[Adapted from a paper By Sue Stuyvesant - who penned a short about why there were no parents at a meeting, after a public school administrator complained "Where are the parents?" The author of this adapted version wishes to remain anonymous.]
Where are the parents?
They are on the phone to doctors and hospitals, fighting with insurance companies, wading through the red tape In order that their child's medical needs can be properly addressed. They are buried under a mountain of paperwork and medical bills, trying to make sense of a system that seems designed to confuse and intimidate all but the very savvy. They are weary because everyone says they cannot help them, and oh, Autism is excluded from your health insurance policy because it is a psychological problem, not a physiological problem.
Where are the parents?
They are on the phone to school districts, teachers, special education administrators, trying to get what is just for their children. They are buried under a mountain of regulations and laws that purport to help them, but just serve to confuse them. They are trying to become school house
lawyers just to get what the law already says they are their rights. They try to explain why it is not acceptable for Johnny or Mary to sit in the chair without stimulation for four hours a day, or why circle time is just not something that a child with autism can understand.
Where are the parents?
They are at home, diapering their 6 year old son. They are chasing their child, who does not understand the need to eat, or who is allergic to food, because of the exorbitant behavior the allergies to food bring on. They spend hours trying to convince a child to eat that has no interest. They are administering medications, hoping and wondering if there is anything that science will do to help.
Where are the parents?
They are sitting, bleary eyed and exhausted, in hospital emergency rooms, waiting for tests results to come back and wondering: is this the time when my child doesn't pull through? It seems that Johnny ran out into the road because he did not know any better.
Where are the parents?
They are incapacitated, after the sleeping aid the doctor prescribed for Johnny had the opposite effect, and caused the child to stay up for 10 straight days. Somehow, they were not able to come to the meeting.
Where are the parents?
They are home reading books about behaviorism and psychology, hoping to learn enough to make some difference in their child's lives, because the professionals have told them that discreet trial or 40 hours a week of intense behavioral intervention is not appropriate for a child. The child needs to play; they say, but the child does not know how to play. The child needs to socialize; they say, but the child does not know how to play.
Where are the parents?
They are sleeping in shifts because their child won't sleep more than 2 or 3 hours a night, and must constantly be watched, lest he do himself, or another member of the family, harm.
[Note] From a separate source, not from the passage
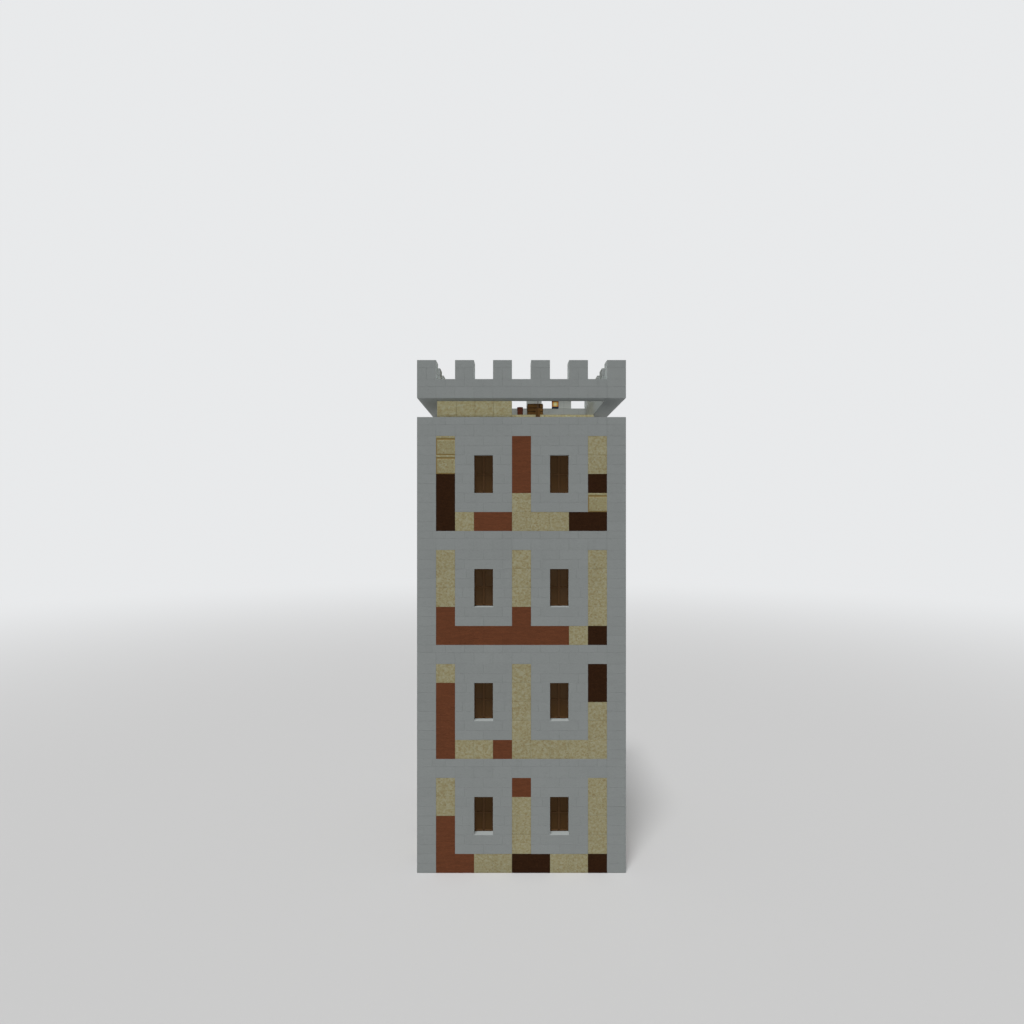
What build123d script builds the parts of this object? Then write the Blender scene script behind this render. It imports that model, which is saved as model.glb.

They have not slept in years. They are sitting at home with their child because family and friends are either too intimidated or too unwilling to help with child care and the state agencies that are designed to help are suffering cut backs of their own.
Where are the parents?
They are trying to spend time with their non-disabled children, as they try to make up for the extra time and effort that is critical to keeping their disabled child alive. They are struggling to keep a marriage together, because adversity does not always bring you closer. They are working
2 and sometime 3 jobs in order to keep up with the extra expenses. They cannot make the meeting because it was only acceptable to the professionals to hold it during the day, when the parent has to be at work. There is no vacation left, or sick days. And sometimes they are a single parent struggling to do it all by themselves.
Where are the parents?
They are trying to survive in a society that pays lip service to helping those in need, as long as it doesn't cost them anything. They are trying to patch their broken dreams together so that they might have some sort of normal life for their children and their families.
They are busy, just trying to survive.